De cette série d'entretiens ressort "une forme de sidération lors des faits", écrit l'autrice du rapport Caroline de Haas, qui pointe une "forme d’emprise alimentée par la différence d’âge, le statut de l’abbé Pierre et une forme d’idolâtrie, ou la situation de subordination entre lui et les personnes".
- "Déflagration" -
A la suite de ces premiers récits, un dispositif de recueil de témoignages et d’accompagnement, "strictement confidentiel, s’adressant aux personnes ayant été victime ou témoin de comportements inacceptables de la part de l’abbé Pierre", a été mis en place, selon les trois associations.
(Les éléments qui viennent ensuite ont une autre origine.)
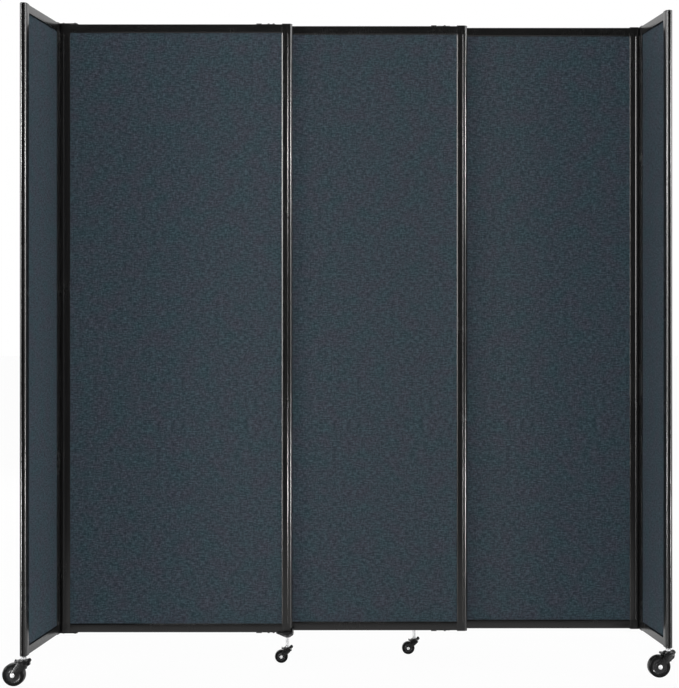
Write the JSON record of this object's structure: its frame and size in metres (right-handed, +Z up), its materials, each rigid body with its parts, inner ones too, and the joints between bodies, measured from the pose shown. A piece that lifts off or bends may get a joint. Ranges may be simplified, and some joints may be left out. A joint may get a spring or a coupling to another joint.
{
  "type": "rolling privacy screen",
  "caption": "Rolling privacy screen: three fabric panels that slide past each other, a hinged wing at each end, on braked swivel casters.",
  "frame": {"origin": "on the floor, under the middle of the whole screen as it stands drawn out", "axes": "+Z up; +X along the wall, to the right as seen from the front; -Y to the front, where the wings point; +Y to the rear"},
  "size_m": [2.2834, 0.5384, 2.2913],
  "materials": {
    "frame": "gloss black anodised extrusion",
    "fabric": "slate blue woven polyester over a board",
    "guide": "black moulded nylon",
    "hinge": "black anodised",
    "bracket": "black powder coat",
    "fork": "black painted steel",
    "stem": "bright chrome",
    "wheel": "satin black thermoplastic rubber"
  },
  "bodies": {
    "middle_panel": {"middle_stile_left": "frame", "middle_stile_right": "frame", "middle_rail_top": "frame", "middle_rail_bottom": "frame", "middle_fabric_board": "fabric", "middle_guide_over_front_top": "guide", "middle_guide_over_front_bottom": "guide", "middle_guide_over_rear_top": "guide", "middle_guide_over_rear_bottom": "guide"},
    "front_panel": {"front_stile_left": "frame", "front_stile_right": "frame", "front_rail_top": "frame", "front_rail_bottom": "frame", "front_fabric_board": "fabric", "front_guide_over_middle_top": "guide", "front_guide_over_middle_bottom": "guide", "left_wing_hinge_leaf_on_panel": "hinge", "left_hinge_strap_top": "hinge", "left_hinge_strap_bottom": "hinge", "front_caster_bracket": "bracket", "front_caster_stem": "stem"},
    "rear_panel": {"rear_stile_left": "frame", "rear_stile_right": "frame", "rear_rail_top": "frame", "rear_rail_bottom": "frame", "rear_fabric_board": "fabric", "rear_guide_over_middle_top": "guide", "rear_guide_over_middle_bottom": "guide", "right_wing_hinge_leaf_on_panel": "hinge", "rear_caster_bracket": "bracket", "rear_caster_stem": "stem"},
    "left_wing": {"left_wing_hinge_leaf_on_wing": "hinge", "left_wing_stile_left": "frame", "left_wing_stile_right": "frame", "left_wing_rail_top": "frame", "left_wing_rail_bottom": "frame", "left_wing_fabric_board": "fabric", "left_wing_caster_stem": "stem"},
    "right_wing": {"right_wing_hinge_leaf_on_wing": "hinge", "right_wing_stile_left": "frame", "right_wing_stile_right": "frame", "right_wing_rail_top": "frame", "right_wing_rail_bottom": "frame", "right_wing_fabric_board": "fabric", "right_wing_caster_stem": "stem"},
    "left_wing_caster_swivel": {"left_wing_caster_fork": "fork"},
    "left_wing_caster_wheel": {"left_wing_caster_wheel": "wheel"},
    "left_wing_caster_brake": {"left_wing_caster_brake_lever": "fork"},
    "right_wing_caster_swivel": {"right_wing_caster_fork": "fork"},
    "right_wing_caster_wheel": {"right_wing_caster_wheel": "wheel"},
    "right_wing_caster_brake": {"right_wing_caster_brake_lever": "fork"},
    "front_caster_swivel": {"front_caster_fork": "fork"},
    "front_caster_wheel": {"front_caster_wheel": "wheel"},
    "front_caster_brake": {"front_caster_brake_lever": "fork"},
    "rear_caster_swivel": {"rear_caster_fork": "fork"},
    "rear_caster_wheel": {"rear_caster_wheel": "wheel"},
    "rear_caster_brake": {"rear_caster_brake_lever": "fork"}
  },
  "joints": [
    {"name": "front_panel_slide", "type": "slide", "parent": "middle_panel", "child": "front_panel", "axis": [1, 0, 0], "range_m": [0, 0.59]},
    {"name": "rear_panel_slide", "type": "slide", "parent": "middle_panel", "child": "rear_panel", "axis": [-1, 0, 0], "range_m": [0, 0.59]},
    {"name": "left_wing_hinge", "type": "hinge", "parent": "front_panel", "child": "left_wing", "pos_m": [-1.02682, 0.14453, 1.2], "axis": [0, 0, 1], "range_deg": [-173.8, 6.2]},
    {"name": "right_wing_hinge", "type": "hinge", "parent": "rear_panel", "child": "right_wing", "pos_m": [1.08318, 0.21653, 1.2], "axis": [0, 0, 1], "range_deg": [-5.8, 174.2]},
    {"name": "left_wing_caster_swivel", "type": "hinge", "parent": "left_wing", "child": "left_wing_caster_swivel", "pos_m": [-1.06951, -0.24841, 0.089], "axis": [0, 0, 1], "continuous": true},
    {"name": "left_wing_caster_wheel_spin", "type": "hinge", "parent": "left_wing_caster_swivel", "child": "left_wing_caster_wheel", "pos_m": [-1.10282, -0.24491, 0.038], "axis": [0.1045, 0.9945, 0], "continuous": true},
    {"name": "left_wing_caster_brake_press", "type": "hinge", "parent": "left_wing_caster_swivel", "child": "left_wing_caster_brake", "pos_m": [-1.05857, -0.24956, 0.0715], "axis": [0.1045, 0.9945, 0], "range_deg": [0, 25]},
    {"name": "right_wing_caster_swivel", "type": "hinge", "parent": "right_wing", "child": "right_wing_caster_swivel", "pos_m": [1.11686, -0.11502, 0.089], "axis": [0, 0, 1], "continuous": true},
    {"name": "right_wing_caster_wheel_spin", "type": "hinge", "parent": "right_wing_caster_swivel", "child": "right_wing_caster_wheel", "pos_m": [1.08354, -0.11852, 0.038], "axis": [-0.1045, 0.9945, 0], "continuous": true},
    {"name": "right_wing_caster_brake_press", "type": "hinge", "parent": "right_wing_caster_swivel", "child": "right_wing_caster_brake", "pos_m": [1.1278, -0.11386, 0.0715], "axis": [-0.1045, 0.9945, 0], "range_deg": [0, 25]},
    {"name": "front_caster_swivel", "type": "hinge", "parent": "front_panel", "child": "front_caster_swivel", "pos_m": [-0.20082, 0.10753, 0.057], "axis": [0, 0, 1], "continuous": true},
    {"name": "front_caster_wheel_spin", "type": "hinge", "parent": "front_caster_swivel", "child": "front_caster_wheel", "pos_m": [-0.22232, 0.10753, 0.023], "axis": [0, 1, 0], "continuous": true},
    {"name": "front_caster_brake_press", "type": "hinge", "parent": "front_caster_swivel", "child": "front_caster_brake", "pos_m": [-0.19382, 0.10753, 0.0431], "axis": [0, 1, 0], "range_deg": [0, 25]},
    {"name": "rear_caster_swivel", "type": "hinge", "parent": "rear_panel", "child": "rear_caster_swivel", "pos_m": [0.25718, 0.25353, 0.057], "axis": [0, 0, 1], "continuous": true},
    {"name": "rear_caster_wheel_spin", "type": "hinge", "parent": "rear_caster_swivel", "child": "rear_caster_wheel", "pos_m": [0.23568, 0.25353, 0.023], "axis": [0, 1, 0], "continuous": true},
    {"name": "rear_caster_brake_press", "type": "hinge", "parent": "rear_caster_swivel", "child": "rear_caster_brake", "pos_m": [0.26418, 0.25353, 0.0431], "axis": [0, 1, 0], "range_deg": [0, 25]}
  ]
}
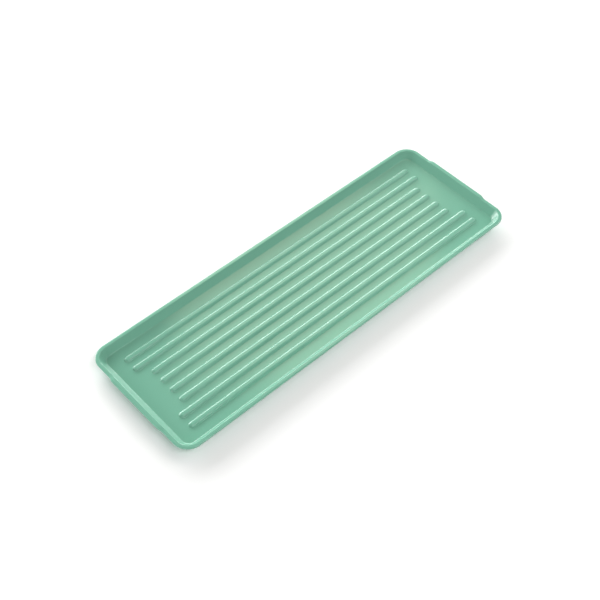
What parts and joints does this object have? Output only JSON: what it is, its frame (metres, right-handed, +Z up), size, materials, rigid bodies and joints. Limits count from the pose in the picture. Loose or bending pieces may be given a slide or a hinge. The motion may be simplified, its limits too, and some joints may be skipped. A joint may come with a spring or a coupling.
{
  "type": "ribbed tray",
  "caption": "Long shallow moulded tray with lengthwise raised ribs, sloped walls, a rounded rim, a low grip on each short end and soft feet; keeps what stands in it clear of the wet.",
  "frame": {"origin": "on the surface that the feet stand on, under the middle of the tray", "axes": "+X along the tray, +Y across it, +Z up out of its open side"},
  "size_m": [0.4026, 0.138, 0.0122],
  "materials": {
    "mint_plastic": "glossy moulded plastic, mint green",
    "foot_rubber": "matte soft rubber, pale grey"
  },
  "bodies": {
    "root": {"tray": "mint_plastic", "foot_left_front": "foot_rubber", "foot_left_rear": "foot_rubber", "foot_right_front": "foot_rubber", "foot_right_rear": "foot_rubber"}
  },
  "joints": []
}
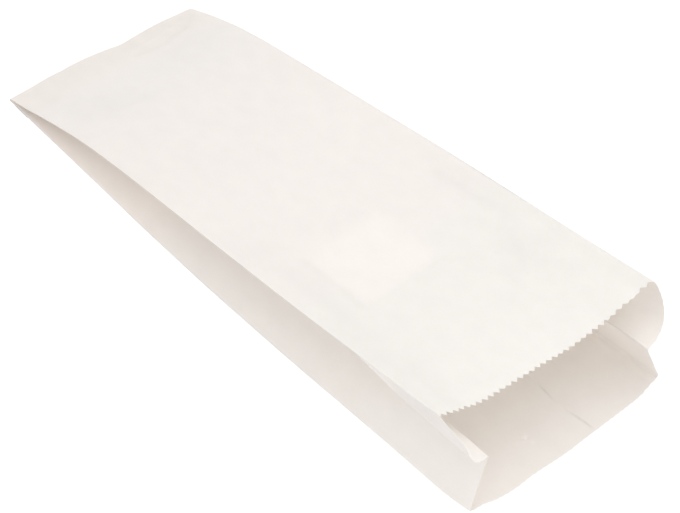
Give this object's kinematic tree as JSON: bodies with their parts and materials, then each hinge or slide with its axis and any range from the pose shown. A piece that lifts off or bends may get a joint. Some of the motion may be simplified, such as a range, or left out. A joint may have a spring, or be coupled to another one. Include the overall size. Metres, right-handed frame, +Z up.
{
  "type": "paper bag",
  "caption": "Plain white paper food bag with side gussets, lying on its back panel, open at a toothed mouth and glued shut at the other end.",
  "frame": {"origin": "centre of the bag's footprint, on the surface it lies on", "axes": "+Y along the bag from the open mouth to the closed end, +Z up out of the front panel, +X across the bag"},
  "size_m": [0.127, 0.35, 0.0588],
  "materials": {
    "paper": "matte, faintly fibrous"
  },
  "bodies": {
    "root": {"bag": "paper"}
  },
  "joints": []
}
Selon une source interne à Emmaüs, aucun signalement à la justice n'a été fait à ce stade.
A la suite de ces révélations, la Conférence des évêques de France (CEF) a exprimé sa "douleur" et sa "honte".
Les faits révélés ont été une "déflagration", a réagi dans la soirée le délégué général de la Fondation Abbé Pierre, Christophe Robert sur France 2, redoutant qu'il y ait "d'autres victimes".
Selon lui, les associations ont voulu "donner la parole à ces victimes", afin de "les soutenir et qu'elles puissent être entendues".
Dans la boutique Emmaüs boulevard de Rochechouart dans le IXe arrondissement de Paris, Colette, 83 ans, une habituée rencontrée par l'AFP, se disait plus tôt "estomaquée" : "J'ai une admiration pour lui, il a fait tellement de belles choses". Mais "si c'est vrai, ces femmes ont dû être très malheureuses", reconnaît-elle.